DATASET CONTENT
-- -- --
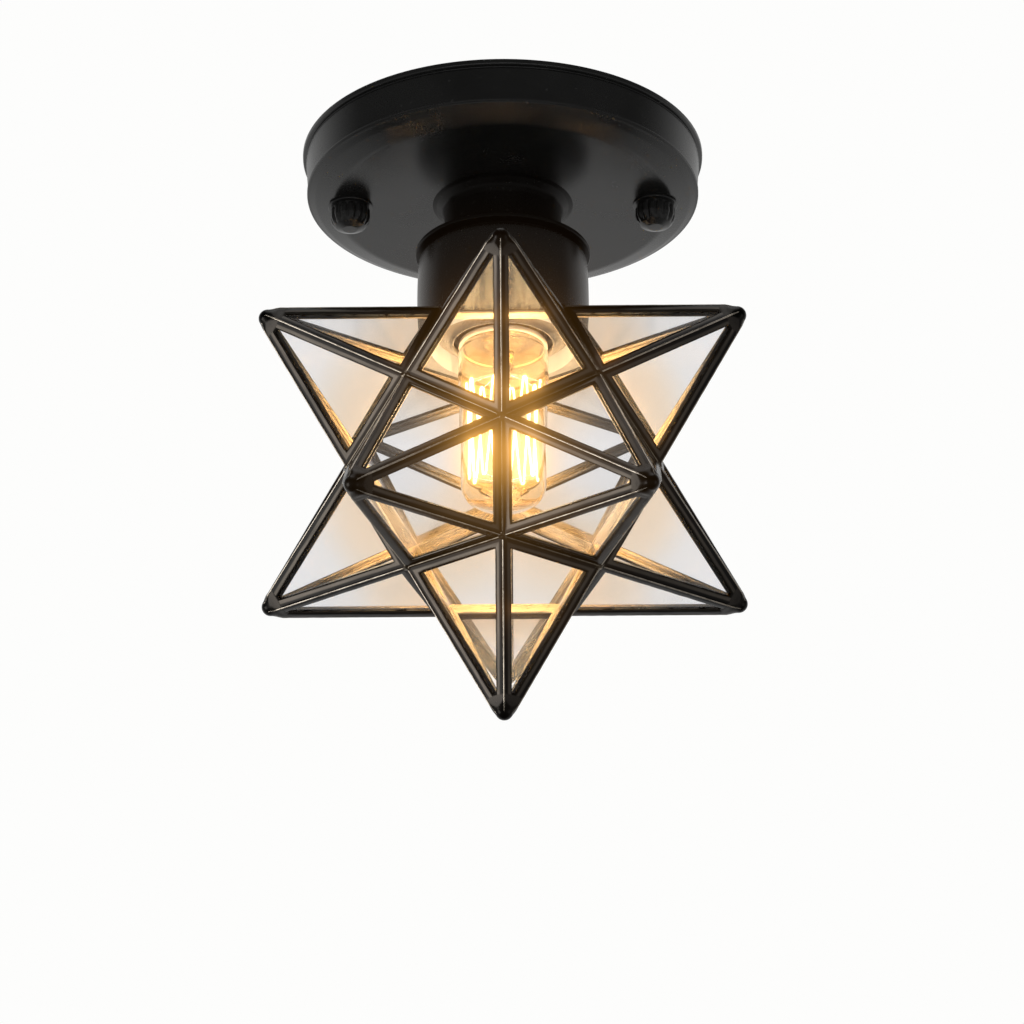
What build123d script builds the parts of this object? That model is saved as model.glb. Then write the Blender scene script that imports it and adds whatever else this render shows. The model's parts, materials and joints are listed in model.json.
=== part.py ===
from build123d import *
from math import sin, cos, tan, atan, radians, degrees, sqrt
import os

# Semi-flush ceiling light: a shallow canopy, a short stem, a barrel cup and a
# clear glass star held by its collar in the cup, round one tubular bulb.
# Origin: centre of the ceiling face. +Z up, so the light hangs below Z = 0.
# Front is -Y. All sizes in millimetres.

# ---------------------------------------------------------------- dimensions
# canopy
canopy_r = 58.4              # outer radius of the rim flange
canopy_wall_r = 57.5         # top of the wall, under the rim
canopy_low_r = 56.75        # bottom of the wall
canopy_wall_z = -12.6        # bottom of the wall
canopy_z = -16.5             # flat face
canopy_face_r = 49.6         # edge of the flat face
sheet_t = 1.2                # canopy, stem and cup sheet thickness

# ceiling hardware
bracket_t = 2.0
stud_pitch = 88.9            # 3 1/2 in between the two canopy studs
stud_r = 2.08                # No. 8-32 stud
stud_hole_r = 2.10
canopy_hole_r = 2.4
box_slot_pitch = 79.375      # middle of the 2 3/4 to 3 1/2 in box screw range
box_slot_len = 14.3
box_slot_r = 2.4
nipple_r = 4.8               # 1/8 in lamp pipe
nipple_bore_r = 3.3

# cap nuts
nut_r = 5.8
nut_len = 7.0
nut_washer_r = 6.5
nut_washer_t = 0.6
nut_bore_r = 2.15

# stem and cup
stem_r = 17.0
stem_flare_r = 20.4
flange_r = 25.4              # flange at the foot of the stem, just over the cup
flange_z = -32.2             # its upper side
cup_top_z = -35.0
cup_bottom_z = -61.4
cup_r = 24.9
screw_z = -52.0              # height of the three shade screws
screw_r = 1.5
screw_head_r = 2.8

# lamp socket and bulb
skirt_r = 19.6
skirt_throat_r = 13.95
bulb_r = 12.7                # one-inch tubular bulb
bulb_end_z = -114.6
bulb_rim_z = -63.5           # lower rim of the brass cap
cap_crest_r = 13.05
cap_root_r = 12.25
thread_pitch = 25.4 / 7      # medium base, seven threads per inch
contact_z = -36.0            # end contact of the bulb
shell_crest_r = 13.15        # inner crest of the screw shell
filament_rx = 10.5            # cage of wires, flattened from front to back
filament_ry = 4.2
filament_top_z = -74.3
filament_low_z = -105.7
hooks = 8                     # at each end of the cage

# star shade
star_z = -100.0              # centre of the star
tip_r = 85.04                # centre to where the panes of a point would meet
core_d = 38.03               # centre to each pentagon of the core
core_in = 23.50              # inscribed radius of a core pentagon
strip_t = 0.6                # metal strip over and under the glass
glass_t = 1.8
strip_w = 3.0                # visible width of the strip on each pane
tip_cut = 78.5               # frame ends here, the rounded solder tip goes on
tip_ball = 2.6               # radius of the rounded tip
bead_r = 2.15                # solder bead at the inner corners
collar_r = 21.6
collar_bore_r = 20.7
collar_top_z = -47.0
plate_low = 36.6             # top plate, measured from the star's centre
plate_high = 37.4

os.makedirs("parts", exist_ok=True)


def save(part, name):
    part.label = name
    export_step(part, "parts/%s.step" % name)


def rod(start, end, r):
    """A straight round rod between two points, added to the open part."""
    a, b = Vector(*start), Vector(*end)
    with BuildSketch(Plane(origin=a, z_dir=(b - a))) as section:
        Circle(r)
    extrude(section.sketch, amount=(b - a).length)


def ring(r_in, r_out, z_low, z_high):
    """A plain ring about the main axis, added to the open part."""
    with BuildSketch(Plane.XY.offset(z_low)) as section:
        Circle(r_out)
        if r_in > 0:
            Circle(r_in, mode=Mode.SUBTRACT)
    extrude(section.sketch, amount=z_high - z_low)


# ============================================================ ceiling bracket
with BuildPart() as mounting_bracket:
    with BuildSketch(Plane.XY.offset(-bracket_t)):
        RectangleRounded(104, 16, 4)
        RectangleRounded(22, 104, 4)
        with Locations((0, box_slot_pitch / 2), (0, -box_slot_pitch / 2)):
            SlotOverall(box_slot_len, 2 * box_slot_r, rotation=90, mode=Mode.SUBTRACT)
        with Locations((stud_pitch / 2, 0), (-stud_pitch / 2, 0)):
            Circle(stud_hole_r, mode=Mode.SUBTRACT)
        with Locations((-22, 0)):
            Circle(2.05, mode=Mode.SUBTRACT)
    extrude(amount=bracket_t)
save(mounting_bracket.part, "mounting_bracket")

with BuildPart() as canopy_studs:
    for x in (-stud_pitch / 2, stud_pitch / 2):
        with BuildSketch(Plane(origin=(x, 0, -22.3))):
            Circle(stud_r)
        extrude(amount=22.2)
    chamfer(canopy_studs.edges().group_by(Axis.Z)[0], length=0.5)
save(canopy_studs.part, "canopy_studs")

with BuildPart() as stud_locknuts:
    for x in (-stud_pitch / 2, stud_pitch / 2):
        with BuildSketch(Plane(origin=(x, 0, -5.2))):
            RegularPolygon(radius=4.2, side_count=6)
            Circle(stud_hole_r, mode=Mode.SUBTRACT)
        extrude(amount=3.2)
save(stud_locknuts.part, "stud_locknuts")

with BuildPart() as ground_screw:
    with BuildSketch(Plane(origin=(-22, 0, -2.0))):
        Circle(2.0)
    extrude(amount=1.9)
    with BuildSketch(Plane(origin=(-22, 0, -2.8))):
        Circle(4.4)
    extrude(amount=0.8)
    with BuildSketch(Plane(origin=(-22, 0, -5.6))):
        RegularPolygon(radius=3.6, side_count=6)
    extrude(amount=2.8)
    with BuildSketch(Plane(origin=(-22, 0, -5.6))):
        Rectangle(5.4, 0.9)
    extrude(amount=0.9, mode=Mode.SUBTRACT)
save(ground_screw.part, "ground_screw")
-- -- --
Copy out the listing above, line by line and exactly, from its first line to the line holding "sheet_t = 1.2", inclusive.

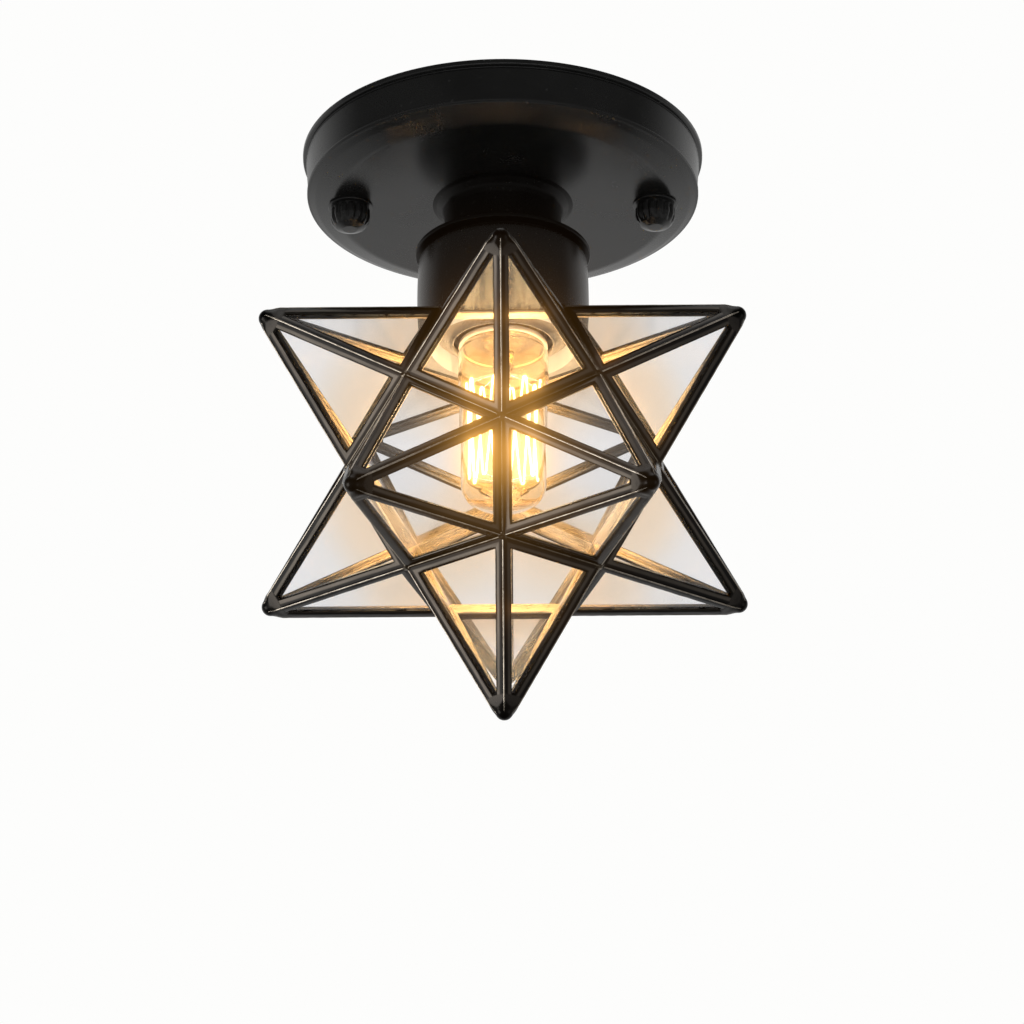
What build123d script builds the parts of this object? That model is saved as model.glb. Then write the Blender scene script that imports it and adds whatever else this render shows. The model's parts, materials and joints are listed in model.json.
=== part.py ===
from build123d import *
from math import sin, cos, tan, atan, radians, degrees, sqrt
import os

# Semi-flush ceiling light: a shallow canopy, a short stem, a barrel cup and a
# clear glass star held by its collar in the cup, round one tubular bulb.
# Origin: centre of the ceiling face. +Z up, so the light hangs below Z = 0.
# Front is -Y. All sizes in millimetres.

# ---------------------------------------------------------------- dimensions
# canopy
canopy_r = 58.4              # outer radius of the rim flange
canopy_wall_r = 57.5         # top of the wall, under the rim
canopy_low_r = 56.75        # bottom of the wall
canopy_wall_z = -12.6        # bottom of the wall
canopy_z = -16.5             # flat face
canopy_face_r = 49.6         # edge of the flat face
sheet_t = 1.2                # canopy, stem and cup sheet thickness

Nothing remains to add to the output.